If you are interested in using the direct bundle adjustment component
without SLAM, then the intrinsics optimization unit test might be a good
starting point, showing how to set up keyframes and perform optimization.
It is at applications/badslam/src/badslam/test/test_intrinsics_optimization_[photometric/geometric]_residual.cc
.
If you plan to change the cost function used for bundle adjustment, you may
want to have a look at scripts/jacobians_derivation.py
. This script
automatically computes the Jacobians required for optimization from a
specification of the residuals in Python. It also outputs somewhat optimized
C++ functions to compute the residual, the Jacobian, and both the residual and
Jacobian at the same time.
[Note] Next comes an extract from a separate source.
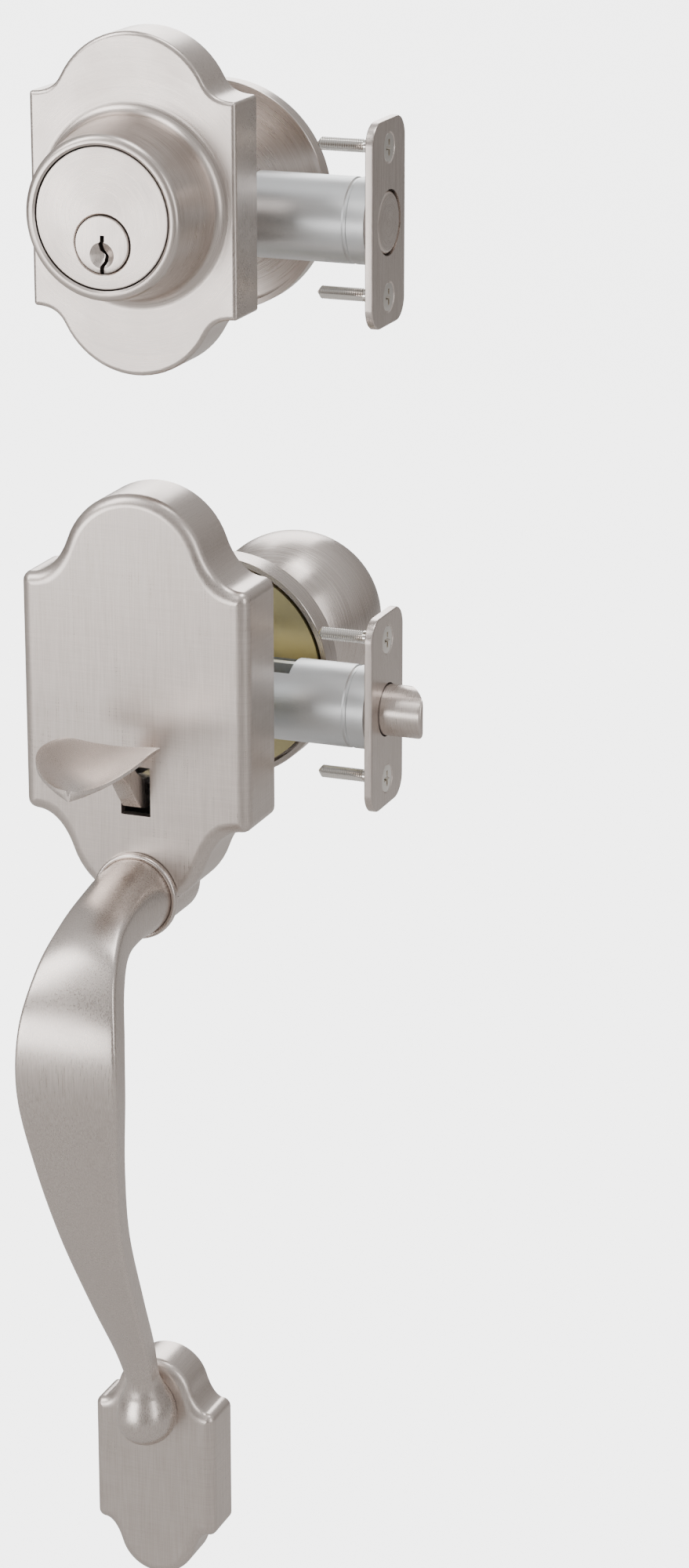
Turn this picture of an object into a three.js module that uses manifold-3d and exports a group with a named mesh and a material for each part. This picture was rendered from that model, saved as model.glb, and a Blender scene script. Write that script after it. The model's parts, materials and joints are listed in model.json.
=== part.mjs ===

The script requires sympy to run. Its main limitation
is that it operates on a symbolic representation of the residual (instead of on
the algorithm for residual computation, as an autodiff tool would do), which means
that its internal residual term may become huge. This may cause excessive
runtimes of the script for more complex residuals. You can try removing the simplify() calls
in jacobian_functions.py
to speed it up, while applying less simplification to
the resulting expressions.
Differences to the paper
The open source version of the code has undergone strong refactoring compared to the version used to produce the results in the paper, many new features have been added, and many fixes were done. The photometric residual used for global optimization is slightly different: Instead of using the gradient magnitude as the photometric descriptor, the two components of the gradient are used separately. For these reasons, it should not be expected that the code reproduces the results in the paper exactly, however the results should be similar.